Emirates NBD to recruit 300 banking staff
Provisions for bad loans in Emirates NBD’s consumer division dropped 50 per cent in the third quarter compared to the first quarter of this year, a senior executive from the bank said.
Jamal bin Ghalaita, group deputy CEO at the Middle East’s largest bank by assets, said NPL provisioning has already peaked and that the bank is now moving aggressively to grow its loan book and workforce.
“Our provision, in the consumer side, dropped by 50 per cent in the last quarter compared to the quarter beginning of this year,” he told reporters on the sidelines of the bank’s launch of new gold business, without giving figures.
“Going forward, provisions will be lower for the consumer side because default is now showed quickly. Before it was 180 days, now with the new rules of the central bank, you have to write it off in 90 days so in 90 days you will know whether you are doing good or bad.”
The UAE Central Bank last month issued new rules where lenders will be required to set aside provisions for NPLs each quarter instead of waiting until the end of the financial year, and standardise accounting definitions for when debts are impaired.
For the consumer division, however, these new rules will have little effect because they are already incorporated, Ghalaita said. In retail, if the exposure is past due for more than 90 days, the financial asset is considered impaired.

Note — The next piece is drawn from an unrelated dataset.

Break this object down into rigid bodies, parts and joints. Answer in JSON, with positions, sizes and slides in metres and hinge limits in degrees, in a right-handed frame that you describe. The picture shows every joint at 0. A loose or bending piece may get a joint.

Figures from the company’s website shows that the bank’s NPLs in retail continued to grow from Dh2.89bn in Q1 to Dh2.9bn in Q2 and Dh3.33 in Q3 against a loan book of Dh24bn, Dh21.16bn and Dh21bn in same period. This means the ratio of NPL over the total retail loan book continued to thread higher from 12 per cent in Q1, 13.7 per cent in Q2 and 15.8 per cent in Q3.
The bank posted a 60 per cent drop in its third quarter net profits as it increased its provisions for bad loans, including its exposure to Dubai World. Its NPL ratio rose to 3.66 per cent in third quarter 2010 compared with 2.3 per cent at the end of 2009. The company’s net impairment loss on financial assets rose 63 per cent to Dh1.24bn in 3Q 2010 from Dh762mn for the same period last year.

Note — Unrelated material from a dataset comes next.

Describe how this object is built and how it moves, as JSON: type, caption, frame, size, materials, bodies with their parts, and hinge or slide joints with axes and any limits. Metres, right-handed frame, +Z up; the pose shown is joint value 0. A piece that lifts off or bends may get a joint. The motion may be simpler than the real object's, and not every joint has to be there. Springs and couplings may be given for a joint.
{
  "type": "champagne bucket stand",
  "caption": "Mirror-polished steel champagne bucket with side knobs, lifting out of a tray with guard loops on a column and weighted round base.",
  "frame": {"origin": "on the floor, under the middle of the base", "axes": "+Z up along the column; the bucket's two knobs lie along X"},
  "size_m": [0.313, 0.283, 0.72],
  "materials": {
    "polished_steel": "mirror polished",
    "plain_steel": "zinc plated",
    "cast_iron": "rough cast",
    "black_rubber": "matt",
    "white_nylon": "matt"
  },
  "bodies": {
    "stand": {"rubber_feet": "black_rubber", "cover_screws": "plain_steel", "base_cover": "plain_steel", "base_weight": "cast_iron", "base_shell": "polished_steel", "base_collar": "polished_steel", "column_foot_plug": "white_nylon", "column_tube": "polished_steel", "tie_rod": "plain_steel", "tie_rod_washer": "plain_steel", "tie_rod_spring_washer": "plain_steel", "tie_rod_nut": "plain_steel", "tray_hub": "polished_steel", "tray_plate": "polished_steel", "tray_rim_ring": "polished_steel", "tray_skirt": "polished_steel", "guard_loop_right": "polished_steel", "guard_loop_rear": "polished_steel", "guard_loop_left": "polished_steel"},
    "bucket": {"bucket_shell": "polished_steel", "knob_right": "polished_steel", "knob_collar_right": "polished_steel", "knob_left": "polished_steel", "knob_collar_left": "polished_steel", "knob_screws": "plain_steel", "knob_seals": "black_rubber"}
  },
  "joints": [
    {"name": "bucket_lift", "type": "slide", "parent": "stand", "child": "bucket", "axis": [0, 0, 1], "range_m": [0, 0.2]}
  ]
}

Notwithstanding, the bank is now in an aggressive mode, and is looking at hiring 200-300 people in consumer banking, Ghalaita said. The bank opened two new branches and 15 new ATMs in the first nine months of this year.
“We’ve added people in the private banking and priority banking. We’re adding more people, our team is busy travelling to recruit, so there are a lot of good signs. We’re aggressive in pushing to grow our car loan book and we’re pushing growth in all our product,” he said.”
Emirates NBD, however, remains conservative in terms of its lending policy. Ghalaita said the bank lends only 30 fils in every dirham of deposit. “We only lend 30 per cent of whatever deposit we have,” he said. “Banks in general are lending, we’re doing lots of transaction but we’re conservative. You have shareholders and depositors money. So we have to balance between being aggressive and conservative. We choose to be more conservative.”
The bank today has “too much liquidity”, which he said would push interest rates down. Meanwhile, the bank on Tuesday announced full settlement of $750 million (Dh2.76 billion) tier 1 notes (bonds) that are due to mature this year, which means the bank has met most of its Dh3.017 billion debt obligations maturing this year.
The bank raised $410 million (Dh1.5 billion) through a multi-currency loan structured around its portfolio of syndicated loans to corporates. The loan, priced at a margin of 1.75 per cent above the applicable reference rates, was fully subscribed by JP Morgan.
“All our liabilities are being paid on time. Our liquidity is looking good and we’re very happy,” Ghalaita said.